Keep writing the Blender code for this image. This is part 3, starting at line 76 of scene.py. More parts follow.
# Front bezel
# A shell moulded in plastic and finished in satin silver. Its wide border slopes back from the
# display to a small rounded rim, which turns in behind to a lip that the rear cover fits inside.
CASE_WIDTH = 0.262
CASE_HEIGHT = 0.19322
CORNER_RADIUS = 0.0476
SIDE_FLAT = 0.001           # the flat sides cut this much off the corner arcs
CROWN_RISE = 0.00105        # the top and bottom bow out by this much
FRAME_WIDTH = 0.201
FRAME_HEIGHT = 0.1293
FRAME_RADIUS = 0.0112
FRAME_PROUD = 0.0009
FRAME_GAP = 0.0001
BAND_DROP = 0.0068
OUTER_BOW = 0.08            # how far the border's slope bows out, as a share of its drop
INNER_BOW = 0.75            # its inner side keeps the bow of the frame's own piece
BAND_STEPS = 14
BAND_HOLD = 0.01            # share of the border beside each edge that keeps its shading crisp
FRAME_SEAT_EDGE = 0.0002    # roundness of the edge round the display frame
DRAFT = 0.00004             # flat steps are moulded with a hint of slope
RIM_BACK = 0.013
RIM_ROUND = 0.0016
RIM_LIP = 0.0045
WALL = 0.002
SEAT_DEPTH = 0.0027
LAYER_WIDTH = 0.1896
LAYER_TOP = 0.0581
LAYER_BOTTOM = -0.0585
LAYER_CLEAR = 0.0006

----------

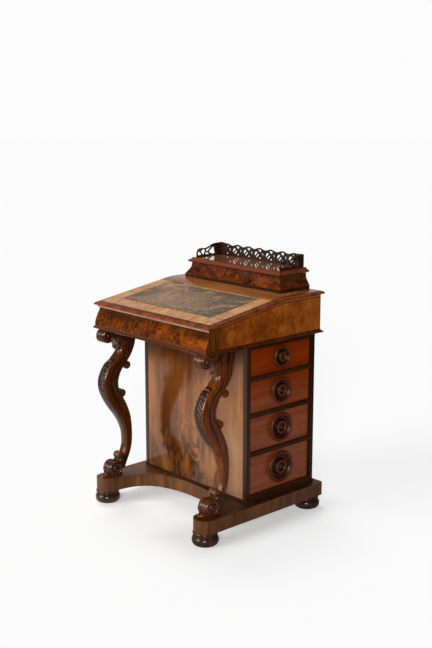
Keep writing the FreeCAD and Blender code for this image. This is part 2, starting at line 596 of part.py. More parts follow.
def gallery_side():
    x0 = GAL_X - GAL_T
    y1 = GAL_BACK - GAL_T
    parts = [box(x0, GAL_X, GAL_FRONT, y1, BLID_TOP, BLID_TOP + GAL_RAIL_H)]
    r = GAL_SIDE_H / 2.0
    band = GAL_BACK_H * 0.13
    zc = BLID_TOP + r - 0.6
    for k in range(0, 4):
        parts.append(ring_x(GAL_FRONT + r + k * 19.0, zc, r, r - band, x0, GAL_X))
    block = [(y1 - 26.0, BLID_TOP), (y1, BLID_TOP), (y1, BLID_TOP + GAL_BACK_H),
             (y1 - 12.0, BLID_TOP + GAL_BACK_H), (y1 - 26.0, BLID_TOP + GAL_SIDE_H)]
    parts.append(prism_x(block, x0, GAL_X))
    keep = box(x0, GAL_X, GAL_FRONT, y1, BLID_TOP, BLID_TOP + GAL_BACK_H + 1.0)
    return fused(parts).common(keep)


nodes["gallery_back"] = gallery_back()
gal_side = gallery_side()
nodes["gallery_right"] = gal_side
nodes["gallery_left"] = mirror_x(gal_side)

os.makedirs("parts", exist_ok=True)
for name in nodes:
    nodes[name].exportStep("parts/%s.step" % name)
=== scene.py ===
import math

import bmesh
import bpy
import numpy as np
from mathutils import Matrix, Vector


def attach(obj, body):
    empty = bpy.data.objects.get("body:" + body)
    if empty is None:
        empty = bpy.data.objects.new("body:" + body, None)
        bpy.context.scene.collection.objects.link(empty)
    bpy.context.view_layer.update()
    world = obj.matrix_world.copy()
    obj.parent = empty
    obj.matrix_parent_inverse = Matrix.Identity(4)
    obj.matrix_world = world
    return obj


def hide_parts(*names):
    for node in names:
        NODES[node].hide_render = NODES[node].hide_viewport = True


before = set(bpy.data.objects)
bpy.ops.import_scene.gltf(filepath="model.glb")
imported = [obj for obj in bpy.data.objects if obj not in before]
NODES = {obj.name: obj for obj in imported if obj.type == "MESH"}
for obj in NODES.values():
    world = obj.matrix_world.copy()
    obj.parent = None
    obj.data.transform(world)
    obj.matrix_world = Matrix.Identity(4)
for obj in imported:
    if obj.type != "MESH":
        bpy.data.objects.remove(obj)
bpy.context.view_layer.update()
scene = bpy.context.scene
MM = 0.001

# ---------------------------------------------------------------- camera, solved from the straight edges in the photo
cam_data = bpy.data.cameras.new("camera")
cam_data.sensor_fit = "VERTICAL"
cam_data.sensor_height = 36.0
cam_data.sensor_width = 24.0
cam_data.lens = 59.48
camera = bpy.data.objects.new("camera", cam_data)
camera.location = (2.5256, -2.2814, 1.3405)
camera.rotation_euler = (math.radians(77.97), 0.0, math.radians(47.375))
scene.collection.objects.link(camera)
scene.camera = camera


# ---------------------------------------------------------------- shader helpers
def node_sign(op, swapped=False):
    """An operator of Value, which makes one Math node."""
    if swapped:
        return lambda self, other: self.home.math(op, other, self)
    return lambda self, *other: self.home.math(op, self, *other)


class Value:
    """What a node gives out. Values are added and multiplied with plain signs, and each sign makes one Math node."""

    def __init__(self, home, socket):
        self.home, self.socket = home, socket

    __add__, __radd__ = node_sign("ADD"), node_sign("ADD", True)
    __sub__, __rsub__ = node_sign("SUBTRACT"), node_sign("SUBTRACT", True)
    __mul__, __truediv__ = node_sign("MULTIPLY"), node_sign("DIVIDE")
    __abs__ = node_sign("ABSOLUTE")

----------

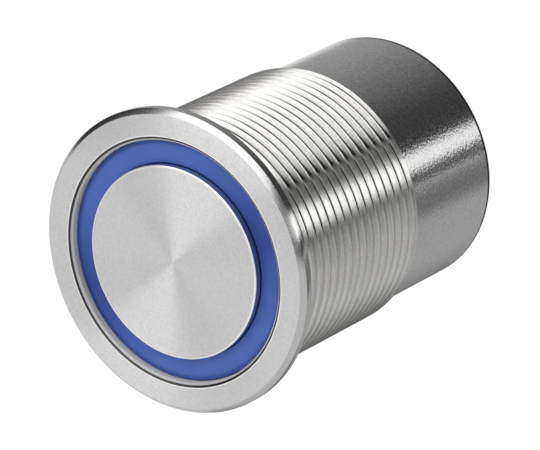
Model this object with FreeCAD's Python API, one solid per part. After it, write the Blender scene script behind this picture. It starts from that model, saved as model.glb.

----------

DIRECTIONS: Every line from the one containing "gal_side = gallery_side()" through the one containing "obj.parent = empty" is to be given again exactly, both ends included, and no line outside that range.

FINISHED ANSWER:
gal_side = gallery_side()
nodes["gallery_right"] = gal_side
nodes["gallery_left"] = mirror_x(gal_side)

os.makedirs("parts", exist_ok=True)
for name in nodes:
    nodes[name].exportStep("parts/%s.step" % name)
=== scene.py ===
import math

import bmesh
import bpy
import numpy as np
from mathutils import Matrix, Vector


def attach(obj, body):
    empty = bpy.data.objects.get("body:" + body)
    if empty is None:
        empty = bpy.data.objects.new("body:" + body, None)
        bpy.context.scene.collection.objects.link(empty)
    bpy.context.view_layer.update()
    world = obj.matrix_world.copy()
    obj.parent = empty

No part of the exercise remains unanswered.